**Problem description**
Extract, word for word, every line from the one containing "handle_shell_left();" through the one containing "obj.parent = None", with both end lines kept.

**Information shown**
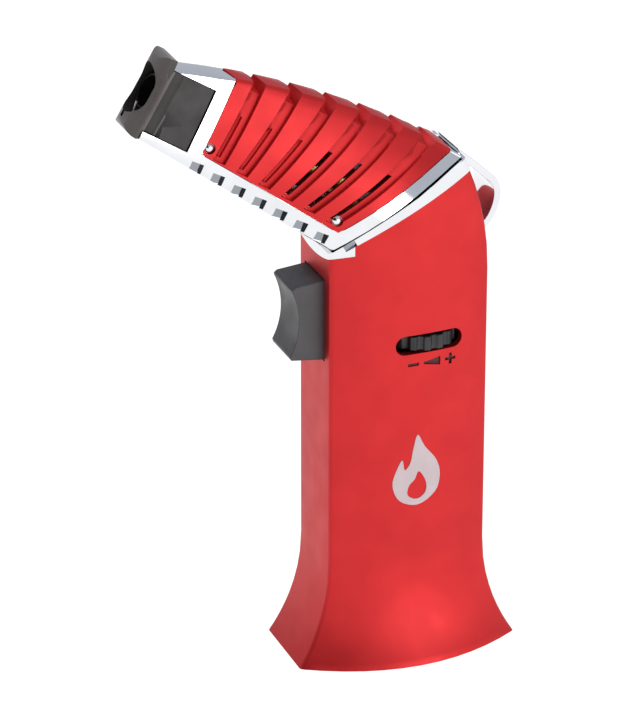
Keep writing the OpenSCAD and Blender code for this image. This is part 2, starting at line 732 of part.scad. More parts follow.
// Chrome bow behind the elbow: its outer line, drawn as x and z, from the head's top down to the collar
bow_line = smooth([
    [6.5, 127.4], [9.6, 125.9], [12.8, 124.2], [16.6, 121], [20.4, 117.6], [22.9, 115.1], [23.8, 112.6],
    [23.7, 110], [22.9, 107.4], [21.3, 104.7], [18.6, 102.4]
], 3);
bow_t = 1.6;
bow_half_w = 6;
function bow_normal(i) = let (t = tangent(bow_line, i)) [t[1], -t[0]];
bow_outline = concat(
    bow_line,
    [for (i = [len(bow_line) - 1 : -1 : 0]) bow_line[i] + bow_t * bow_normal(i)]
);
module rear_guard() color(chrome) difference() {
    translate([0, bow_half_w, 0]) rotate([90, 0, 0])
        linear_extrude(height = 2 * bow_half_w) polygon(bow_outline);
    handle_solid(-0.22, 90);
    at_head() intersection() {
        head_solid();
        head_side(0);
    }
}

burner_r = 2.8;
jet_u = 4;
front_plate_u = 51.5;
rear_plate_u = 10;
insulator_drop = 6;
insulator_r = 1;
flame_tube_r = 4.1;

// Flat plate that fills the head across station u
module bulkhead(u, thickness) {
    intersection() {
        head_solid(frame_wall + 0.05);
        translate([u, -big / 2, -big / 2]) cube([thickness, big, big]);
    }
}

module rear_bulkhead() color(steel) difference() {
    at_head() intersection() {
        bulkhead(rear_plate_u, 1.5);
        translate([-big / 2, -6.5, -8.4]) cube([big, 13, 20]);
        head_side(1);
    }
    at_burner(jet_u) cylinder(r = 2.02, h = 20);
}

module front_bulkhead() color(steel) difference() {
    at_head() bulkhead(front_plate_u, 1.5);
    at_burner(40) cylinder(r = burner_r + 0.02, h = 20);
    at_burner(40) translate([-insulator_drop, 0, 0]) cylinder(r = insulator_r + 0.02, h = 20);
}

module gas_jet() color(brass) difference() {
    union() {
        at_burner(jet_u) cylinder(r = 0.78, h = 4);
        at_burner(jet_u + 3) cylinder(r = 2.6, h = 3, $fn = 6);
        at_burner(jet_u + 5.9) cylinder(r = 2, h = 7);
    }
    at_burner(jet_u - 1) cylinder(r = 0.35, h = 20);
}

module burner_body() color(brass) difference() {
    union() {
        at_burner(rear_plate_u + 1.6) cylinder(r = burner_r, h = tube_u + 1 - rear_plate_u - 1.6);
        at_burner(rear_plate_u + 1.6) cylinder(r = 3.6, h = 3);
    }
    at_burner(jet_u) cylinder(r = 2.02, h = 13);
    at_burner(14) cylinder(r = 1.8, h = 50);
    for (a = [45 : 90 : 315]) at_burner(21) rotate([0, 0, a]) rotate([90, 0, 0]) cylinder(r = 1.1, h = 8);
}

tube_u = 53.5;
tube_end_u = 66.2;
module flame_tube() color(steel) difference() {
    at_burner(tube_u) cylinder(r = flame_tube_r, h = tube_end_u - tube_u);
    at_burner(tube_u - 1) cylinder(r = burner_r + 0.02, h = 3);
    at_burner(tube_u + 1) cylinder(r = flame_tube_r - 0.4, h = 20);
}

module flame_disc() color([0.75, 0.72, 0.66]) at_burner(58) difference() {
    cylinder(r = flame_tube_r - 0.42, h = 2);
    for (k = [0 : 7]) rotate([0, 0, 45 * k]) translate([2.5, 0, -1]) cylinder(r = 0.5, h = 4, $fn = 24);
    translate([0, 0, -1]) cylinder(r = 1, h = 4);
}

module ceramic_insulator() color("white") at_burner(30) translate([-insulator_drop, 0, 0])
    ring(insulator_r, 0.35, 34);

module spark_electrode() color(steel) at_burner(30.1) translate([-insulator_drop, 0, 0]) {
    cylinder(r = 0.3, h = 36.7);
    translate([0, 0, 36.4]) rotate([0, 78, 0]) cylinder(r = 0.3, h = 3);
}

guard_apex_u = 68.9;
guard_front_r = 6.6;
guard_v0 = -14.6;
guard_v1 = 4.7;
guard_edge_r = 2.6;
mouth_half_w = 4.5;
mouth_half_h = 6.1;

// Side outline of the guard's front, as u and v, with rounded corners
module guard_side() {
    translate([60, guard_v0]) square([guard_apex_u - guard_edge_r - 60, guard_v1 - guard_v0]);
    translate([60, guard_v0 + guard_edge_r])
        square([guard_apex_u - 60, guard_v1 - guard_v0 - 2 * guard_edge_r]);
    for (v = [guard_v0 + guard_edge_r, guard_v1 - guard_edge_r])
        translate([guard_apex_u - guard_edge_r, v]) circle(r = guard_edge_r);
}

scoop_u = 63.1;
scoop_y = 8;
scoop_r = 3.5;
module nozzle_guard() color(warm_grey) at_head() difference() {
    union() {
        intersection() {
            rotate([90, 0, 0]) linear_extrude(height = 40, center = true) guard_side();
            translate([0, 0, -30]) linear_extrude(height = 60) {
                translate([guard_apex_u - guard_front_r, 0]) circle(r = guard_front_r, $fn = 96);
                translate([guard_apex_u - guard_front_r - 1.8, -guard_front_r])
                    square([1.8, 2 * guard_front_r]);
            }
            translate([frame_end_u - 3, -20, -30]) cube([20, 40, 60]);
            skin([for (u = [55, 72]) [
                [u, -6.9, -16], [u, 6.9, -16], [u, 6.7, -5], [u, 4.4, 6], [u, -4.4, 6], [u, -6.7, -5]
            ]]);
        }
        intersection() {
            head_solid(0.5);
            translate([window_u + 0.2, -20, window_v0 + 0.15])
                cube([frame_end_u - window_u, 40, window_v1 - window_v0 - 0.3]);
        }
    }
    for (v = [window_v1 - 0.15, window_v0 + 0.15 - 40])
        translate([frame_end_u - 20, -30, v]) cube([20.1, 60, 40]);
    for (side = [-1, 1]) translate([scoop_u, side * scoop_y, 0]) cylinder(r = scoop_r, h = 60, center = true);
    translate([40, 0, -burner_drop]) rotate([0, 90, 0]) cylinder(r = flame_tube_r + 0.02, h = 26.3);
    for (dv = [-1, 1]) translate([62, 0, -burner_drop + dv * (mouth_half_h - mouth_half_w)])
        rotate([0, 90, 0]) cylinder(r = mouth_half_w, h = 20);
    translate([62, -mouth_half_w, -burner_drop - mouth_half_h + mouth_half_w])
        cube([20, 2 * mouth_half_w, 2 * (mouth_half_h - mouth_half_w)]);
    translate([62, -0.55, -burner_drop - mouth_half_h - 1.4]) cube([20, 1.1, 4]);
    translate([40, 0, -burner_drop - insulator_drop]) rotate([0, 90, 0])
        cylinder(r = insulator_r + 0.02, h = 25);
}

handle_shell_left();
handle_shell_right();
base_plate();
base_screws();
flame_mark();
tank_body();
tank_cap();
fill_valve_body();
fill_valve_stem();
fill_valve_spring();
fill_valve_seal();
fill_valve_retainer();
outlet_valve_body();
valve_bonnet();
valve_seal();
valve_stem();
valve_spring();
gas_wick();
gas_wheel();
gas_hose();
chassis();
chassis_screws();
valve_lever();
lever_pin();
trigger();
piezo_body();
piezo_plunger();
piezo_spring();
ignition_wire();
trim_collar();
head_frame();
vent_cover();
cover_screws();
rear_guard();
rear_bulkhead();
front_bulkhead();
gas_jet();
burner_body();
flame_tube();
flame_disc();
ceramic_insulator();
spark_electrode();
nozzle_guard();
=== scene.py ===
"""The looks of a table-top jet torch: materials, finished meshes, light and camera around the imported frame.

Lengths are in millimetres times MM. +Z is up, the nozzle points to -X and the gas wheel's slot is on -Y.
"""
import json
import math

import bmesh
import bpy
from mathutils import Matrix, Vector


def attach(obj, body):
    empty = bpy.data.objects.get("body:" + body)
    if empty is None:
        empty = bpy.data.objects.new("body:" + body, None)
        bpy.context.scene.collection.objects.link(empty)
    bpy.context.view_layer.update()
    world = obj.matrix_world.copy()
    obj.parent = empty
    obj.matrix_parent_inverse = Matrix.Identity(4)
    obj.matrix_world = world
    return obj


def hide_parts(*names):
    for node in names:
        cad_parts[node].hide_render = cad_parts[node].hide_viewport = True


MM = 0.001

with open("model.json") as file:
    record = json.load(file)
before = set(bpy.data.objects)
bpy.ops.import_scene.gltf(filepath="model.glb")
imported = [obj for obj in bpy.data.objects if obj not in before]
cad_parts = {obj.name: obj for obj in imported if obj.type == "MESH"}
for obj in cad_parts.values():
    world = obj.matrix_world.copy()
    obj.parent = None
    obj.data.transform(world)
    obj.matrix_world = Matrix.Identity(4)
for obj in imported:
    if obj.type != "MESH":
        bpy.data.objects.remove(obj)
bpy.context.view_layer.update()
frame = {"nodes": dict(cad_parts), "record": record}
nodes = frame["nodes"]
scene = bpy.context.scene


# ---------------------------------------------------------------- camera

VIEW_AZIMUTH = math.radians(-21.1)
VIEW_ELEVATION = math.radians(24.1)
VIEW_CENTRE = Vector((-19.5, 0, 74.1))
VIEW_DISTANCE = 0.9
LENS = 194.85


def make_camera():
    az, el = VIEW_AZIMUTH, VIEW_ELEVATION
    back = Vector((math.sin(az) * math.cos(el), -math.cos(az) * math.cos(el), math.sin(el)))
    right = Vector((math.cos(az), math.sin(az), 0))
    up = back.cross(right)
    data = bpy.data.cameras.new("camera")
    data.lens = LENS
    data.sensor_width = 36
    data.clip_start = 0.05
    data.clip_end = 20
    cam = bpy.data.objects.new("camera", data)
    scene.collection.objects.link(cam)
    pose = Matrix((right, up, back)).transposed().to_4x4()
    pose.translation = VIEW_CENTRE * MM + back * VIEW_DISTANCE
    cam.matrix_world = pose
    scene.camera = cam


# ---------------------------------------------------------------- materials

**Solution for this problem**
handle_shell_left();
handle_shell_right();
base_plate();
base_screws();
flame_mark();
tank_body();
tank_cap();
fill_valve_body();
fill_valve_stem();
fill_valve_spring();
fill_valve_seal();
fill_valve_retainer();
outlet_valve_body();
valve_bonnet();
valve_seal();
valve_stem();
valve_spring();
gas_wick();
gas_wheel();
gas_hose();
chassis();
chassis_screws();
valve_lever();
lever_pin();
trigger();
piezo_body();
piezo_plunger();
piezo_spring();
ignition_wire();
trim_collar();
head_frame();
vent_cover();
cover_screws();
rear_guard();
rear_bulkhead();
front_bulkhead();
gas_jet();
burner_body();
flame_tube();
flame_disc();
ceramic_insulator();
spark_electrode();
nozzle_guard();
=== scene.py ===
"""The looks of a table-top jet torch: materials, finished meshes, light and camera around the imported frame.

Lengths are in millimetres times MM. +Z is up, the nozzle points to -X and the gas wheel's slot is on -Y.
"""
import json
import math

import bmesh
import bpy
from mathutils import Matrix, Vector


def attach(obj, body):
    empty = bpy.data.objects.get("body:" + body)
    if empty is None:
        empty = bpy.data.objects.new("body:" + body, None)
        bpy.context.scene.collection.objects.link(empty)
    bpy.context.view_layer.update()
    world = obj.matrix_world.copy()
    obj.parent = empty
    obj.matrix_parent_inverse = Matrix.Identity(4)
    obj.matrix_world = world
    return obj


def hide_parts(*names):
    for node in names:
        cad_parts[node].hide_render = cad_parts[node].hide_viewport = True


MM = 0.001

with open("model.json") as file:
    record = json.load(file)
before = set(bpy.data.objects)
bpy.ops.import_scene.gltf(filepath="model.glb")
imported = [obj for obj in bpy.data.objects if obj not in before]
cad_parts = {obj.name: obj for obj in imported if obj.type == "MESH"}
for obj in cad_parts.values():
    world = obj.matrix_world.copy()
    obj.parent = None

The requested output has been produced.